Обо всем, что связано было с его пребыванием в лагере, Влощинский вспоминал неохотно. И о том, как попал туда, рассказывал неохотно. Насколько мне удалось уловить, произошло это так: он не снял шапку перед гитлерюгендовцем (польские подростки обязаны были снимать головные уборы перед членами гитлерюгенд). Тот «гитлерюгенд» был не один, с друзьями. Вместе они отколотили Здислава. А потом Здислав встретил этого парня одного и отплатил ему тем же. Он-то думал, дело это касается их двоих. Но вскоре за ним пришли из полиции…
Влощинский весь был в своем сегодняшнем. И не хотел, чтобы его возвращали к прошлому. И пока мы с ним ехали в машине, показывал с удовольствием из окна машины новенькие, уже заселенные дома с уютно просматривающимися разноцветными занавесками. И лишь подъезжая к школе — конечному пункту нашего путешествия, — сообщил, что мы давно уже едем по территории бывшего лагеря, что с двух сторон «Полен Югендфервандлагер» как бы втиснут был в гетто. Третья же его сторона граничила с кладбищем, еврейским. И лишь одной стороной, той, с которой мы подъезжаем, выходил в город на улицу Пшемысловую. С этой стороны и находились ворота — «брама».
А когда мы, доехав до школы, вышли из машины, Влощинский, задержавшись у входа, уверенным жестом словно бы набросал для меня незримый план лагеря.
— Здесь жил комендант. Здесь стояли дома охраны. Здесь — бараки узников. Тут были расположены мастерские, проше пани, работать должен был каждый, кому исполнилось восемь лет. Здесь помещались карцер, тюремные камеры. — И, не изменив интонации, показал еще, где находились оранжереи, в которых разводили цветы для лагер-коменданта.
Так добросовестно перечислив, что было на территории лагеря и, видимо, посчитав выполненным то, что должен был выполнить, он торопливо открыл передо мной двери школы.

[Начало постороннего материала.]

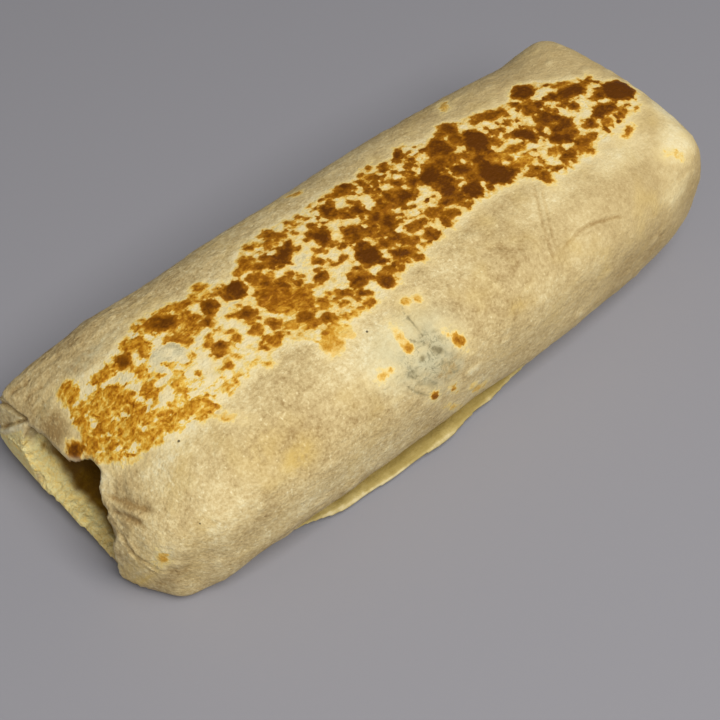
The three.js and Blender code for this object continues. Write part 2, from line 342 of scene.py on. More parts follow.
# ---- toasted marks, each (x, arc from the crest, half length, half width, angle, depth of browning) ----
MARKS = [
    (-84.1, 19.5, 2.5, 1.8, -80, 0.42), (-84.5, 17.7, 1.6, 1.0, -79, 0.42), (-90.9, 7.9, 2.5, 1.5, -68, 0.76),
    (-70.7, 12.8, 2.5, 2.2, -70, 0.75), (-73.9, 13.8, 1.8, 1.4, -11, 0.5), (-76.9, 14.5, 2.1, 1.5, -27, 0.42),
    (-65.6, 13.9, 4.0, 1.9, -61, 0.52), (-66.5, 11.9, 1.7, 1.3, -79, 0.7), (-57.5, 15.3, 3.3, 1.9, -52, 1),
    (-57.9, 15.2, 5.6, 2.9, -46, 0.62), (-62.5, 18.7, 1.5, 1.4, -52, 0.45), (-53.0, 17.6, 3.7, 1.3, -30, 0.55),
    (-49.3, 15.9, 3.0, 1.2, -33, 0.6), (-46.2, 10.6, 2.6, 2.5, 59, 0.88), (-47.1, 15.9, 1.5, 1.4, 1, 0.5),
    (-44.5, 17.5, 1.8, 1.6, -61, 0.5), (-58.0, 7.5, 2.7, 1.0, -51, 0.62), (-53.1, 1.9, 1.7, 1.0, 42, 0.55),
    (-52.5, -1.8, 2.4, 1.8, 61, 0.85), (-53.7, -6.8, 1.4, 0.8, 61, 0.48), (-50.0, 6.9, 1.8, 1.5, -65, 0.75),
    (-52.6, 8.2, 1.7, 1.2, -45, 0.6), (-51.8, 10.9, 2.5, 1.3, -35, 0.6), (-52.9, 13.5, 2.4, 1.0, -28, 0.6),
    (-60.0, 0.9, 1.8, 1.1, 26, 0.5), (-69.8, 7.3, 1.4, 1.1, -51, 0.5), (-71.3, 1.7, 2.3, 1.7, -76, 0.5),
    (-65.1, -0.9, 2.5, 1.9, 72, 0.36), (-66.4, -4.6, 1.9, 1.4, 68, 0.36), (-58.2, -11.8, 1.7, 0.8, 5, 0.42),
    (-55.6, -11.2, 1.3, 0.5, 26, 0.42), (-65.0, -10.3, 2.3, 1.1, -26, 0.4), (-67.6, -9.8, 2.3, 1.3, -30, 0.42),
    (-70.3, -8.5, 1.9, 1.3, -38, 0.38), (-72.9, -9.5, 2.2, 1.7, -59, 0.38), (-73.0, -6.0, 1.7, 1.2, -55, 0.38),
    (-80.3, 8.0, 4.2, 2.7, -59, 0.42), (-77.9, 8.5, 3.2, 1.9, -58, 0.45), (-76.7, 4.7, 2.7, 2.1, 85, 0.42),
    (-76.8, 0.9, 2.1, 1.4, -61, 0.5), (-83.1, 5.7, 2.3, 1.8, 73, 0.48), (-81.9, 1.7, 2.5, 1.4, -67, 0.44),
    (-79.4, -1.2, 2.5, 1.6, -54, 0.46), (-76.7, -3.5, 2.2, 1.0, -47, 0.46), (-76.1, -6.7, 2.2, 1.5, 85, 0.42),
    (-79.9, -5.5, 2.6, 1.1, -52, 0.44), (-79.3, -8.0, 1.9, 0.9, -44, 0.44), (-84.4, 12.6, 1.9, 1.0, -36, 0.38),
    (-81.2, 11.5, 1.8, 0.8, -28, 0.4), (-86.1, 9.6, 1.8, 1.0, -80, 0.38), (-87.0, 7.2, 1.5, 1.2, 29, 0.42),
    (-86.6, 4.3, 1.8, 1.1, -76, 0.42), (-88.1, 3.3, 1.5, 0.9, -75, 0.36), (-86.4, 0.8, 2.2, 0.8, -56, 0.42),
    (-84.0, -0.4, 2.1, 1.1, -58, 0.42), (-82.0, -1.6, 1.8, 1.1, -56, 0.44), (-87.2, -0.8, 3.5, 0.7, -64, 0.34),
    (-38.3, 10.0, 3.2, 2.8, -85, 0.92), (-40.7, 9.4, 1.7, 1.5, 74, 0.8), (-41.1, 2.3, 2.3, 1.7, -29, 0.8),
    (-42.0, -3.6, 1.9, 1.7, 71, 0.62), (-47.4, -2.3, 1.5, 1.1, 49, 0.45), (-41.8, -7.5, 2.0, 1.2, -58, 0.55),
    (-22.2, 10.8, 3.6, 2.8, -52, 0.95), (-19.1, 12.4, 2.2, 1.3, 54, 0.9), (-25.4, 10.9, 2.4, 1.3, -5, 0.85),
    (-29.2, 12.2, 2.3, 1.1, -39, 0.7), (-30.4, 15.6, 2.0, 1.7, -89, 0.6), (-22.3, 17.0, 1.8, 1.5, -3, 0.72),
    (-4.0, 15.8, 2.3, 2.0, 84, 0.92), (-1.9, 12.2, 3.7, 1.2, -45, 0.88), (2.7, 10.5, 2.6, 2.2, -32, 0.95),
    (3.7, 11.6, 1.6, 1.5, -71, 0.9), (3.5, 18.1, 2.5, 1.4, -11, 0.7), (-10.8, 8.7, 2.5, 2.1, -90, 0.95),
    (-3.7, 5.3, 2.3, 1.6, -33, 0.82), (-4.7, 2.6, 1.7, 1.3, 50, 0.8), (-6.1, -3.8, 3.4, 3.0, -74, 1),
    (-5.6, -0.3, 2.1, 1.5, 49, 0.95), (-5.1, -7.4, 1.8, 1.3, -39, 0.92), (0.9, -8.7, 2.8, 1.7, -39, 0.86),
    (14.7, 5.0, 2.9, 2.4, -55, 0.92), (11.5, 6.9, 1.6, 1.5, -43, 0.7), (16.5, 10.5, 2.5, 1.7, -66, 0.72),
    (8.0, 8.1, 2.2, 1.0, 49, 0.8), (4.4, 6.0, 3.2, 1.6, 56, 0.84), (1.0, 3.3, 2.1, 1.5, 49, 0.8),
    (5.3, 1.6, 2.5, 2.1, 54, 0.86), (4.3, -1.5, 1.5, 1.4, -37, 0.72), (7.3, 5.3, 1.8, 1.8, -44, 0.6),
    (4.9, -6.6, 2.3, 1.5, -30, 0.66), (-0.3, -3.5, 1.5, 1.4, -37, 0.72), (-13.6, -0.3, 2.4, 0.8, -8, 0.85),
    (-19.7, -1.2, 2.0, 1.4, -0, 0.85), (-13.6, -8.7, 2.2, 1.9, 0, 0.88), (-5.5, -10.7, 1.8, 1.2, -38, 0.8),
    (-8.5, -13.0, 2.2, 2.0, -82, 0.82), (-25.0, 1.4, 1.6, 1.3, -1, 0.78), (-31.5, 6.1, 2.3, 1.0, -51, 0.78),
    (-32.5, 9.7, 2.1, 1.3, -64, 0.72), (-30.6, 8.8, 2.1, 1.0, -53, 0.66), (-32.4, 3.4, 3.0, 2.3, -47, 0.62),
    (-30.8, 0.2, 5.0, 2.6, -29, 0.58), (-27.7, -2.2, 2.6, 2.2, 58, 0.58), (-35.3, 3.0, 1.9, 1.7, 66, 0.64),
    (-34.3, -0.9, 2.3, 2.2, -83, 0.52), (-31.4, -3.6, 2.2, 1.9, -49, 0.5), (-27.8, -5.5, 2.5, 2.0, 53, 0.6),
    (-30.8, -8.3, 2.2, 1.8, -44, 0.68), (-35.3, -8.0, 1.5, 1.2, -46, 0.45), (-38.0, -4.7, 2.1, 1.6, -75, 0.7),
    (-42.5, -3.6, 1.7, 1.2, -29, 0.66), (-24.2, -1.9, 1.5, 1.3, -20, 0.55), (-18.3, -9.2, 2.3, 1.1, -27, 0.58),
    (-24.7, -8.7, 1.5, 1.2, -43, 0.4), (-15.5, -14.8, 1.8, 1.5, 44, 0.6), (-21.3, -15.3, 3.1, 0.7, -10, 0.5),
    (-27.1, -15.0, 1.4, 1.1, 29, 0.46), (-31.0, -18.8, 2.5, 2.4, 26, 0.24), (-29.2, -17.0, 1.7, 1.5, 45, 0.3),
    (-26.5, -18.0, 1.7, 1.4, -33, 0.16), (-46.5, -13.2, 0.9, 0.8, -68, 0.42), (-48.9, -10.5, 0.9, 0.6, 55, 0.3),
    (-53.9, -10.2, 0.6, 0.5, 63, 0.3), (24.3, 6.0, 4.2, 2.9, 46, 0.95), (24.9, 9.5, 1.9, 1.3, 48, 0.8),
    (33.9, 13.7, 3.6, 2.8, 26, 0.8), (41.0, 17.0, 2.7, 2.4, 66, 0.7), (39.4, 12.4, 2.5, 2.2, 50, 0.72),
    (34.4, 9.9, 2.8, 2.1, 12, 0.78), (30.1, 8.5, 2.3, 1.9, 46, 0.78), (43.3, 7.9, 3.6, 3.5, 73, 0.97),
    (42.2, 4.9, 2.3, 2.1, 33, 0.92), (43.3, 11.0, 1.9, 1.7, -44, 0.9), (52.7, 13.3, 4.8, 1.9, -24, 0.66),
    (56.4, 12.4, 2.0, 1.5, 16, 0.7), (55.2, 1.5, 3.8, 2.0, -53, 0.97), (67.4, 14.4, 3.6, 3.3, 16, 0.9),
    (64.6, 14.3, 1.8, 1.7, 47, 0.8), (62.7, 9.4, 3.3, 1.3, -51, 0.72), (66.1, 8.0, 2.1, 1.7, 39, 0.85),
    (62.4, 7.3, 2.7, 1.3, -50, 0.72), (76.7, 5.6, 5.7, 2.5, -10, 0.88), (82.7, 5.1, 2.9, 1.1, 19, 0.85),
    (71.6, 7.2, 2.2, 1.9, 26, 0.82), (77.0, 9.4, 3.5, 1.2, -28, 0.6), (87.6, -2.7, 5.4, 4.3, 1, 1),
    (82.2, -1.1, 3.4, 1.8, -0, 0.85), (88.3, -5.8, 2.5, 1.6, 27, 0.98), (77.8, -5.6, 3.9, 2.6, -12, 0.82),
    (71.6, -7.3, 2.4, 1.8, -5, 0.72), (80.9, -6.5, 2.0, 1.6, -86, 0.82), (76.3, -10.0, 2.0, 1.6, 25, 0.62),
    (81.6, -9.6, 2.5, 1.1, 40, 0.66), (64.4, 2.9, 2.5, 2.4, 83, 0.88), (66.1, 0.4, 2.5, 1.6, -36, 0.85),
    (61.2, 1.3, 2.0, 1.4, 40, 0.8), (67.1, -2.5, 2.9, 2.2, 35, 0.82), (63.4, -2.6, 2.1, 1.9, 13, 0.82),
    (62.0, -6.3, 3.9, 2.5, -26, 0.88), (66.2, -6.4, 2.4, 1.6, 38, 0.7), (64.5, -11.0, 3.1, 2.4, 30, 0.66),
    (68.9, -10.6, 2.0, 1.3, 5, 0.7), (63.5, -13.5, 2.1, 1.4, -13, 0.62), (57.7, -12.0, 2.7, 1.5, 11, 0.85),
    (55.7, -8.7, 3.0, 1.1, 31, 0.6), (38.4, -4.4, 5.0, 3.7, -54, 1), (38.3, -0.3, 2.3, 2.1, 27, 0.95),
    (42.2, -6.6, 2.3, 1.7, -4, 0.9), (45.3, -0.9, 3.5, 1.7, -9, 0.56), (42.0, 0.4, 2.4, 1.9, -36, 0.6),
    (49.9, -0.8, 2.5, 1.5, -21, 0.58), (38.9, 2.2, 2.7, 2.1, 41, 0.86), (32.5, 2.8, 2.9, 1.9, -40, 0.88),
    (33.2, 6.7, 1.9, 1.6, 44, 0.75), (32.2, -1.0, 2.2, 1.6, 44, 0.75), (22.4, 3.7, 2.2, 2.1, 36, 0.86),
    (26.2, 2.8, 2.6, 2.2, -37, 0.86), (24.6, -0.7, 2.9, 2.4, 43, 0.88), (20.9, -3.3, 1.7, 1.3, 5, 0.8),
    (17.5, -3.6, 2.3, 1.3, -7, 0.72), (29.5, -4.9, 2.9, 2.6, 33, 0.97), (19.6, 7.7, 1.9, 1.6, 47, 0.85),
    (47.8, -13.1, 2.6, 1.5, 89, 0.8), (48.5, -5.6, 1.9, 1.5, -33, 0.4), (46.0, -5.5, 1.9, 1.6, 34, 0.5),
    (11.7, -4.3, 2.4, 1.0, -19, 0.72), (15.8, -3.1, 2.2, 1.0, -11, 0.75), (19.6, -7.3, 1.8, 1.4, 10, 0.75),
    (2.8, -11.8, 2.0, 1.0, -52, 0.72), (-3.3, -35.6, 2.3, 1.1, -64, 0.6), (-8.4, -20.6, 0.7, 0.6, 22, 0.3), (-5.3, -21.9, 0.6, 0.6, -9, 0.28), (-7.5, -49.1, 0.9, 0.5, -57, 0.5),
    (-16.4, -30.4, 1.3, 1.0, -52, 0.5), (-16.3, -28.4, 1.1, 0.8, 79, 0.22), (-16.2, -26.6, 1.6, 0.8, 85, 0.16),
    (-26.2, -32.4, 1.3, 0.7, -15, 0.24), (-24.6, -32.3, 0.8, 0.5, -31, 0.24), (1.6, -57.6, 2.7, 0.9, -55, 0.2),
    (-6.4, -58.8, 2.2, 0.6, -56, 0.16), (-90.7, -30.1, 1.2, 0.6, -79, 0.34),
    (-62.5, -18.2, 0.8, 0.35, -43, 0.14), (84.9, -28.8, 1.3, 0.8, -50, 0.22), (83.1, -27.5, 1.2, 0.7, -24, 0.08),
    (-3.7, 29.5, 1.6, 0.9, -71, 0.4), (48.5, 26.9, 1.7, 0.7, 56, 0.3),
    (-14.0, -46.8, 1.3, 0.75, -56, 0.9), (86.6, -11.1, 1.0, 0.6, 20, 0.7), (78.1, -15.6, 1.3, 0.6, 10, 0.6), (3.6, -59.0, 1.6, 1.0, 40, 0.14),
    (24.1, 19.0, 2.1, 1.0, 39, 0.9), (24.0, 12.9, 1.6, 0.7, -50, 0.85), (18.2, 18.1, 1.1, 0.8, -4, 0.7),
    (19.3, 16.0, 0.8, 0.6, -53, 0.62), (15.0, 20.5, 1.0, 0.5, 45, 0.66), (11.6, 19.1, 1.2, 0.7, 43, 0.7),
    (13.2, 17.3, 1.6, 0.9, -41, 0.58), (14.0, 14.9, 1.4, 0.6, -60, 0.6), (12.1, 14.3, 1.5, 0.8, 71, 0.76),
    (8.7, 13.7, 1.4, 1.1, 53, 0.86), (18.7, 7.5, 1.5, 0.6, 42, 0.62), (20.6, 10.5, 1.2, 0.4, 42, 0.5),
    (17.7, 10.7, 1.1, 0.5, -27, 0.72),
]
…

Все, о чем говорил Влощинский, я уже знала. Знала также и то, что лагерь был предприятием доходным. Что в лагерных мастерских дети работали на нужды гитлеровской армии. Что работа была крайне тяжелой, во много раз превышавшей детские силы. Что рабочий день был длительным, а нормы жестокими — худо приходилось тем, кто не мог их выполнить, а выполнять их удавалось очень немногим.